INFORMATION PROVIDED:
# # # # # # #

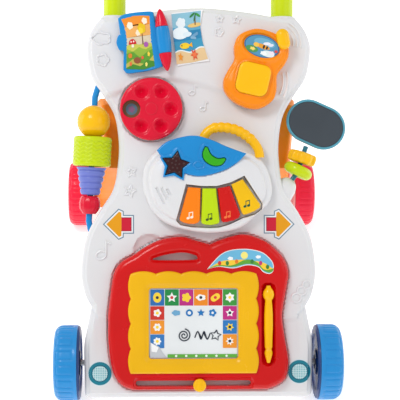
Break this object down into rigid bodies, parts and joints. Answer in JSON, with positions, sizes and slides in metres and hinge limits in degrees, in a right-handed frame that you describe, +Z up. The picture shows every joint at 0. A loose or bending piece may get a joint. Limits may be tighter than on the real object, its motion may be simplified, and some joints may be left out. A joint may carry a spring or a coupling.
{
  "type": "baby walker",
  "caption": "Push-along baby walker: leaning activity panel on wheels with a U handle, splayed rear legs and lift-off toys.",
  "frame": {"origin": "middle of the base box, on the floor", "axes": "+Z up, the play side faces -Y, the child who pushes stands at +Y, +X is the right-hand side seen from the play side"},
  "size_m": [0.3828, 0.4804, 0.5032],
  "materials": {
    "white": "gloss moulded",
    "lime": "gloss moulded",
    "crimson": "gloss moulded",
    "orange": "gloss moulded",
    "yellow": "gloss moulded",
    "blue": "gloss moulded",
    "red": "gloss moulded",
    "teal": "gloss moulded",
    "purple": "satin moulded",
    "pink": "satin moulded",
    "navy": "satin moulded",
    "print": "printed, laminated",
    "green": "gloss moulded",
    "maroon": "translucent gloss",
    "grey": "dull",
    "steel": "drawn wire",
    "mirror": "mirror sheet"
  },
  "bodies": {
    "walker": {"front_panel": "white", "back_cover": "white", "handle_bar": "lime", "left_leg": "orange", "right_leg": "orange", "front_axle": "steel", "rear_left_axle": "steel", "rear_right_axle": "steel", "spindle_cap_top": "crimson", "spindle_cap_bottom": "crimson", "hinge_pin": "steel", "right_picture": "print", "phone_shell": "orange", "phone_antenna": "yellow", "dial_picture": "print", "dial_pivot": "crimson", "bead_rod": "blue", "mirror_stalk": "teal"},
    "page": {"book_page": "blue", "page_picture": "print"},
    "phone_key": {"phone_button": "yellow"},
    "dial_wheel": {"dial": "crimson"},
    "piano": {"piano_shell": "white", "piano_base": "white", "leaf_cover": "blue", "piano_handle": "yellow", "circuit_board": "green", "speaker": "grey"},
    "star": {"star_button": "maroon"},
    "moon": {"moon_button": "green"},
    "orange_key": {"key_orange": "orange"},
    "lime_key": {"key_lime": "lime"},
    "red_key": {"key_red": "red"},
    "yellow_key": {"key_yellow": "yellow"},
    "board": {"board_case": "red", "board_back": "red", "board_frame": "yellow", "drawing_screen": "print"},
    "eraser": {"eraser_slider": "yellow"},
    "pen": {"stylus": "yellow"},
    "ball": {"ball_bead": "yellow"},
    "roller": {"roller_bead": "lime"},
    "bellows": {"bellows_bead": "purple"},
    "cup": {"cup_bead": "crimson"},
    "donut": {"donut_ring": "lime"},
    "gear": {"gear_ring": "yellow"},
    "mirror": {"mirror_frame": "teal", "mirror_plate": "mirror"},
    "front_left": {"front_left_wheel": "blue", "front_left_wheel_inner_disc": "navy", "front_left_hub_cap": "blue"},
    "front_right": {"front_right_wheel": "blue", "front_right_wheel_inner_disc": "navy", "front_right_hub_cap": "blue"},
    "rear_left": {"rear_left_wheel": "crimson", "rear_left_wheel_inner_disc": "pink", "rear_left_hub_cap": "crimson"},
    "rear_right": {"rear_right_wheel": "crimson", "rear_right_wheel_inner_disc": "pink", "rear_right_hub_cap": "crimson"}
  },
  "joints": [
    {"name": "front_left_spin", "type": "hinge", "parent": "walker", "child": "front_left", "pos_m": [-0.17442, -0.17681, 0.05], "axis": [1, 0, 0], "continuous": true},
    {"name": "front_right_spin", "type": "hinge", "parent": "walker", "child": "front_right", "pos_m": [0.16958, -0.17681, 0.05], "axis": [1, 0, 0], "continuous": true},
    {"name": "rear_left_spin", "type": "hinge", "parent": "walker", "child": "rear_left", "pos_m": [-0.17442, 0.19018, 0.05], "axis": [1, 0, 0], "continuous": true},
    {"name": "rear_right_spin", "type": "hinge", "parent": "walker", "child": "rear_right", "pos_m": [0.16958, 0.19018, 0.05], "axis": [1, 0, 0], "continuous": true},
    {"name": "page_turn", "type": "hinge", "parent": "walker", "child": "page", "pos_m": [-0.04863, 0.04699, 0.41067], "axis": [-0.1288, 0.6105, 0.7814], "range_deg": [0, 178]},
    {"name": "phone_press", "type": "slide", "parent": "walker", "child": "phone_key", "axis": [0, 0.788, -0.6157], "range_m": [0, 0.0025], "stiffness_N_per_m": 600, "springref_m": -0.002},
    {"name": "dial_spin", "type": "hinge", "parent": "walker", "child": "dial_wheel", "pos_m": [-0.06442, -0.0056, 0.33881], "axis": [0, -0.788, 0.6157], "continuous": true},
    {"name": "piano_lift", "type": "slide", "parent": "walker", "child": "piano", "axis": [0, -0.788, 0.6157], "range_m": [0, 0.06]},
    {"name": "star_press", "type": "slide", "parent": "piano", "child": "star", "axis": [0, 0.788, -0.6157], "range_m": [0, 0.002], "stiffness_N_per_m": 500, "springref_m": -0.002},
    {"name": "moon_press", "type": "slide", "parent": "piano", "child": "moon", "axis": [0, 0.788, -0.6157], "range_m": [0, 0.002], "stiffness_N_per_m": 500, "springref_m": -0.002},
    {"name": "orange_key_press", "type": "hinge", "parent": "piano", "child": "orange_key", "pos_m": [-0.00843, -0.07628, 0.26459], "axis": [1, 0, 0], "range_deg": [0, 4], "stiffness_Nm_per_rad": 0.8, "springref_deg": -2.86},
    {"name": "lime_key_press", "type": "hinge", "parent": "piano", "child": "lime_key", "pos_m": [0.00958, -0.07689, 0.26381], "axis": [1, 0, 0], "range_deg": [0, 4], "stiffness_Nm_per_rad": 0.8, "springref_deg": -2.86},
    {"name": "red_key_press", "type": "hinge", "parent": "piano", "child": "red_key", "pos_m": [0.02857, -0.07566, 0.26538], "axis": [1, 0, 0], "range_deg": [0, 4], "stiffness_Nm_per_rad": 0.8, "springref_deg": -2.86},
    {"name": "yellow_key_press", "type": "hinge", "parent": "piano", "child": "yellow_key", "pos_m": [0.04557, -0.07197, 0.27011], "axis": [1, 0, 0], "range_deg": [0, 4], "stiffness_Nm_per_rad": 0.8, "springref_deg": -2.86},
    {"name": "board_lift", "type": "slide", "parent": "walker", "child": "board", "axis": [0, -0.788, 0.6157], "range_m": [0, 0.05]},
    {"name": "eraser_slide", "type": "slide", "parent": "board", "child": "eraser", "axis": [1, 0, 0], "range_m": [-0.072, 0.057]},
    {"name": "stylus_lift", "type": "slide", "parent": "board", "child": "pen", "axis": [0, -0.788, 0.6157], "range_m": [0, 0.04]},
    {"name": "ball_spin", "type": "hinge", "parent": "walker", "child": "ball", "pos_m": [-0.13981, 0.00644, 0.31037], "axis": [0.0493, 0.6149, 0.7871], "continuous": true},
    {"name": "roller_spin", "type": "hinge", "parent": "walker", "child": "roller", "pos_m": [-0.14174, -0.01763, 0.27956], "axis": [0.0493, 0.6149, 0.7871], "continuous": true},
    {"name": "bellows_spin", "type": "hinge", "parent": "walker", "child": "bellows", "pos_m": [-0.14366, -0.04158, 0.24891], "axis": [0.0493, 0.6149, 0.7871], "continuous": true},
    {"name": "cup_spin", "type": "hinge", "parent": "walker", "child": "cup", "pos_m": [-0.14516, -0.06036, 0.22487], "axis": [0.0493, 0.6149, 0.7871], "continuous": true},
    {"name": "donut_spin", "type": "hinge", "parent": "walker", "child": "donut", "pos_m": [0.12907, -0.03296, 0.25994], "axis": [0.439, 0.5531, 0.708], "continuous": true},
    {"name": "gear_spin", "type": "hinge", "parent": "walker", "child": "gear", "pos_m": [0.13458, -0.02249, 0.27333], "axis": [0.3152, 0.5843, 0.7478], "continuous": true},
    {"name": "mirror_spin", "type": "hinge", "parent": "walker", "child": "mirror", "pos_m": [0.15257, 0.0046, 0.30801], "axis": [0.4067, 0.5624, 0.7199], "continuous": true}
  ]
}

# # # # # # #

SET TASK: Using the listing above, pick out each line that contains the word "with", then copy it.

COMPLETE OUTPUT:
Break this object down into rigid bodies, parts and joints. Answer in JSON, with positions, sizes and slides in metres and hinge limits in degrees, in a right-handed frame that you describe, +Z up. The picture shows every joint at 0. A loose or bending piece may get a joint. Limits may be tighter than on the real object, its motion may be simplified, and some joints may be left out. A joint may carry a spring or a coupling.
  "caption": "Push-along baby walker: leaning activity panel on wheels with a U handle, splayed rear legs and lift-off toys.",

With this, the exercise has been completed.